Those who do

Chris, a Collegewise counselor and former MIT admissions counselor, shares this recent post from MIT Dean of Admissions, Stu Schmill, about what they look for—and don’t look for—in prospective students.

In simple terms, we want students to pursue the things that interest them with energy and enthusiasm. We want students to make decisions that are educationally sound for them to best prepare them to succeed in college and beyond. We want students to challenge themselves appropriately in the areas that are most interesting to them. We want students to engage with their community in their pursuits. And, we want students who demonstrate strong ethical character. In short, we want young people to be students and community members first, and applicants second…We don’t want students to do things just because they think they have to. We don’t want students to take advanced classes out of a sense of competition, rather than the joy of learning. We don’t want a laundry list of a million activities. And we don’t want students sacrificing quality for quantity – something that is happening far too often.

I think Schmill’s sentiments are honest and forthright. I also think that the admissions officers at most highly selective colleges would concur. But to really understand and appreciate what he’s sharing, you’ll need to read the entire thing, and you’ll need to read between the lines.

It’s true—MIT doesn’t want students who take every AP class out of a sense of competition. They don’t want students who do things because they think they have to. They don’t want students who focus more on their quantity of work than they do on the quality. They want genuinely curious, engaged human beings who will make valuable contributions in and out of class when they get to college.

But this year, MIT received applications from 20,000 of the very best students in the world, and they only needed to admit about 1500 of them to fill the class.

Those students who were admitted may not have diligently plodded through all of their schools’ AP classes driven only by a sense of competition. But most of them probably took the most challenging courses offered, and voraciously pursued their intellectual interests outside of class driven only by their curiosity and desire to learn. There aren’t very many teenagers who learn that much, that well, driven only by their own intense intellectualism. But those who do all apply to schools like MIT.

Those students who were admitted may not have done things because they thought they had to. But they probably did commit themselves passionately to things they really cared about. And they almost certainly achieved impressive success within those activities, whether it was community service, drama, baseball, the math club, Kung Fu, playing the cello, or training guide dogs for the blind. There aren’t very many students who can make that kind of an impact in high school, and do it all driven only by an innate sense of passion and drive unrelated to college admission. But those who do all apply to schools like MIT.

Those students who were admitted probably didn’t care about quantity. They never asked how many AP classes, activities, hours of community service, awards, etc. were enough. They cared more about what they were learning, doing, and contributing than they did about whether or not it would be sufficient to earn an admission to their dream college. But their applications almost certainly revealed that they did more, achieved more success, and made a greater impact than most of the applicants applying to college. There aren’t very many students who can do that much, that well, and legitimately claim that they did it because they wanted to, not because they were trying to impress colleges. But those who do all apply to schools like MIT.
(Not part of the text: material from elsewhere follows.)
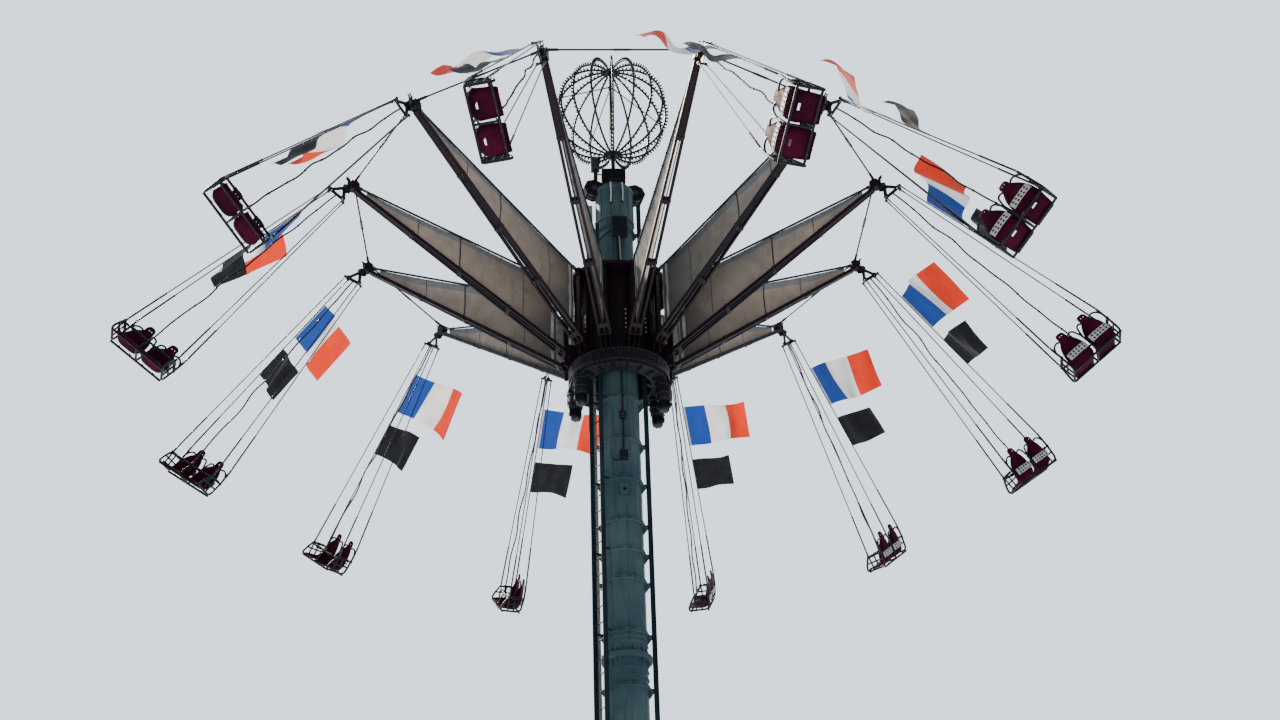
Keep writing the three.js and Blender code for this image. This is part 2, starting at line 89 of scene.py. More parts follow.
def makeCamera():
    pitch, yaw, roll = (radians(photo[k]) for k in ("pitch", "yaw", "roll"))
    forward = Vector((sin(yaw) * cos(pitch), cos(yaw) * cos(pitch), sin(pitch)))
    level = Vector((cos(yaw), -sin(yaw), 0))
    upright = level.cross(forward)
    right = level * cos(roll) + upright * sin(roll)
    up = upright * cos(roll) - level * sin(roll)
    place = Vector((0, -photo["distance"], -photo["drop"])) * ride["tipRadius"]
    place.z += ride["ringHeight"]
    pose = Matrix((right, up, -forward)).transposed().to_4x4()
    pose.translation = place
    data = bpy.data.cameras.new("photoCamera")
    data.lens = photo["focalPixels"] / photo["pictureWidth"] * 36
    data.sensor_width = 36
    data.clip_end = 500
    camera = bpy.data.objects.new("photoCamera", data)
    bpy.context.scene.collection.objects.link(camera)
    camera.matrix_world = turnZ(-radians(photo["starTurn"])) @ pose
    bpy.context.scene.camera = camera


makeCamera()
print("camera placed")

# Small modelling kit: every helper returns a bmesh that Build joins into one piece.


def along(start, end):
    # a matrix that lays local Z from start to end
    start, end = Vector(start), Vector(end)
    return Matrix.Translation(start) @ (end - start).to_track_quat("Z", "Y").to_matrix().to_4x4()


def facing(at, way):
    # a matrix that lays local Z from the point in the given direction
    return along(at, Vector(at) + Vector(way))


def turns(count, offset=0.0):
    # placements spread evenly round the Z axis
    return [turnZ(2 * pi * (k + offset) / count) for k in range(count)]


def fullTurn(count):
    return [2 * pi * k / count for k in range(count)]


def softened(bm, bevel):
    if bevel:
        bmesh.ops.bevel(bm, geom=bm.edges[:], offset=bevel, segments=1, profile=0.6, affect="EDGES")
    return bm


def ringShape(rings):
    # a skin over equal rings of points, with a face at each end
    bm = bmesh.new()
    rings = [[bm.verts.new(p) for p in ring] for ring in rings]
    for lower, upper in zip(rings, rings[1:]):
        for k in range(len(lower)):
            j = (k + 1) % len(lower)
            bm.faces.new((lower[k], lower[j], upper[j], upper[k]))
    bm.faces.new(rings[0][::-1])
    bm.faces.new(rings[-1])
    return bm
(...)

Is it a perfect process? Is it even fair? No, it’s not. There are lots of kids who worked, achieved, and cared enough to prove that they deserved to be admitted. But it’s a numbers game, and the reality is that schools like MIT just can’t admit every qualified student who applies. That’s the rub at just about every highly selective college. Too many stellar applicants, too few spaces to offer.

If you want to attend a highly selective college like MIT, please understand that there is no magic formula, no hard-and-fast list of necessary achievements that will guarantee your admission.

So what should you do?

Take the most challenging classes you can reasonably handle without sacrificing sleep or sanity. Work hard to get the best grades you can. Commit yourself to, and make an impact within, activities you care about. Be a class participator. Make efforts to learn about things that interest you, academic or not. Be a good person who cares about your family, your friends, and your community. Celebrate your successes and learn from your failures. Have faith that your work ethic and character will always be more important than any grade, test score, or admission decision from a particular college.
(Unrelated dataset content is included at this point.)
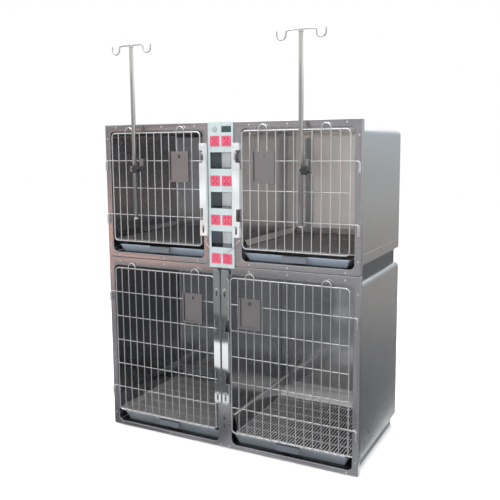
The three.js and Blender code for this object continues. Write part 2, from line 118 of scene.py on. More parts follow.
def remap(nt, fac, a, b, lo=0.3, hi=0.7):
    m = nt.nodes.new("ShaderNodeMapRange")
    m.inputs["From Min"].default_value = lo
    m.inputs["From Max"].default_value = hi
    m.inputs["To Min"].default_value = a
    m.inputs["To Max"].default_value = b
    nt.links.new(fac, m.inputs["Value"])
    return m.outputs["Result"]


def add_bump(nt, bsdf, height, strength, distance=0.0005):
    b = nt.nodes.new("ShaderNodeBump")
    b.inputs["Strength"].default_value = strength
    b.inputs["Distance"].default_value = distance
    nt.links.new(height, b.inputs["Height"])
    nt.links.new(b.outputs["Normal"], bsdf.inputs["Normal"])


def mix_height(nt, a, b, wa=1.0, wb=1.0):
    m1 = nt.nodes.new("ShaderNodeMath")
    m1.operation = "MULTIPLY"
    m1.inputs[1].default_value = wa
    nt.links.new(a, m1.inputs[0])
    m2 = nt.nodes.new("ShaderNodeMath")
    m2.operation = "MULTIPLY_ADD"
    m2.inputs[1].default_value = wb
    nt.links.new(b, m2.inputs[0])
    nt.links.new(m1.outputs[0], m2.inputs[2])
    return m2.outputs[0]


def steel(name, color, rough=0.28, grain=(12, 1500, 1500), grain_bump=0.05, warp=0.05, smudge=0.08, spread=0.06, warp_scale=2.6):
    """Stainless sheet: directional mill grain, faint oil-canning, and wiped smudges in the gloss."""
    m, nt, p = node_tree(name)
    p.inputs["Metallic"].default_value = 1.0
    fine = noise(nt, 1.0, grain, 4.0, 0.6)
    broad = noise(nt, warp_scale, (1, 1, 1), 2.0, 0.5)
    cloud = noise(nt, 9.0, (1, 1, 1.6), 4.0, 0.6)
    c0 = tuple(max(0.0, c * (1 - spread)) for c in color)
    c1 = tuple(min(1.0, c * (1 + spread)) for c in color)
    tint = ramp(nt, cloud, [(0.3, c0), (0.72, c1)])
    nt.links.new(tint, p.inputs["Base Color"])
    mixed = mix_height(nt, fine, cloud, 0.45, 0.55)
    nt.links.new(remap(nt, mixed, max(0.02, rough - smudge * 0.5), rough + smudge), p.inputs["Roughness"])
    b1 = nt.nodes.new("ShaderNodeBump")
    b1.inputs["Strength"].default_value = warp
    b1.inputs["Distance"].default_value = 0.02
    nt.links.new(broad, b1.inputs["Height"])
    b2 = nt.nodes.new("ShaderNodeBump")
    b2.inputs["Strength"].default_value = grain_bump
    b2.inputs["Distance"].default_value = 0.0003
    nt.links.new(fine, b2.inputs["Height"])
    nt.links.new(b1.outputs["Normal"], b2.inputs["Normal"])
    nt.links.new(b2.outputs["Normal"], p.inputs["Normal"])
    return m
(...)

And most importantly, find colleges that fit, regardless of their prestige. Your list may include some schools like MIT where statistically, nobody stands a good chance. But balance those choices by including schools where your counselor agrees that you have a strong chance of admission.

Taking this route still won’t guarantee that you’ll get into a highly selective college. But it guarantees there will be plenty of great colleges where you’ll be one of those who do.